O jovem personagem protagonista
de Babel é o disparador involuntário do confronto militar sino-britânico
quando, numa cena de sutil malícia intelectual e beleza emocional, Robin Swift
deixa temporariamente o papel de intérprete dos interesses ingleses e se rende
ao chamado da sua cultura de origem, revelando ao interlocutor chinês que a
negociação diplomática em andamento não é nada além de farsa. Um excerto:
Ele
se sentia ligeiramente tonto. A audiência tinha terminado de maneira tão
abrupta que ele não sabia o que pensar. Ficara tão concentrado na mecânica da
tradução, em transmitir com precisão o que o sr. Baylis dizia, palavra por
palavra, que não conseguira perceber a mudança no rumo da conversa. Sentia que
algo importante tinha acabado de acontecer, mas não tinha certeza do quê, nem
de qual era seu papel em tudo aquilo. Repassava sem parar a negociação em sua
cabeça, tentando identificar se havia cometido algum erro desastroso. Mas tudo
tinha sido bastante civilizado. Eles tinham apenas reiterado posições já bem
estabelecidas no papel, não tinham?
(trad. Marina Vargas, p. 346-7)
A subsequente destruição de um
enorme carregamento de ópio de comerciantes britânicos retido no porto de
Cantão pode levar ao ataque à China, agressão militar que estudantes de Babel
ligados a uma organização batizada com o nome do deus Hermes tentam evitar.
Fantasia e história se harmonizam, não sem doses de violência. O romance para
antes, mas a história registrou a guerra.

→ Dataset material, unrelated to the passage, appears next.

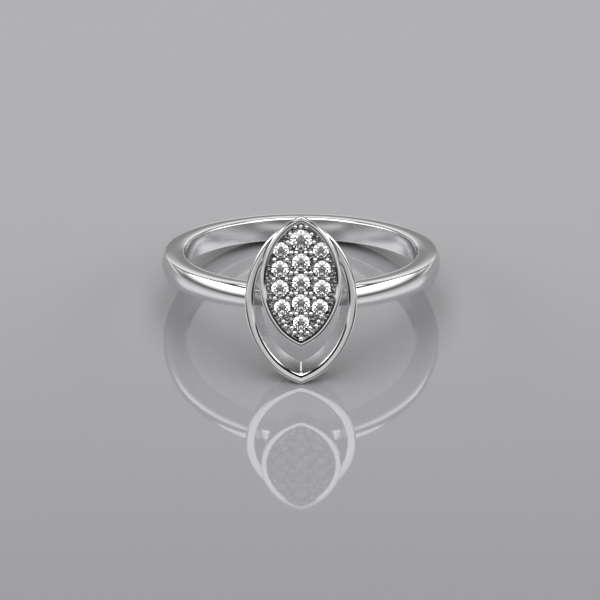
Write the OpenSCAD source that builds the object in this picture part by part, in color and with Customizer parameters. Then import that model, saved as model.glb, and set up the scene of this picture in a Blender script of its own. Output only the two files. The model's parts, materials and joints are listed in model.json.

A autora não poupa quem a lê,
salpicando falas abertamente racistas e misóginas que caracterizam o convívio dos
alunos racializados e marginalizados com a elite intelectual de Oxford. Os
chineses são descritos pelas personagens mais preconceituosas como um povo
inferior. Meninas são discriminadas no acesso aos estudos e até se travestem de
rapazes para proteção. A cor da pele relega alguns à exclusão. O ambiente
acadêmico é sedutor, inebriante, mas o falso brilho não engana.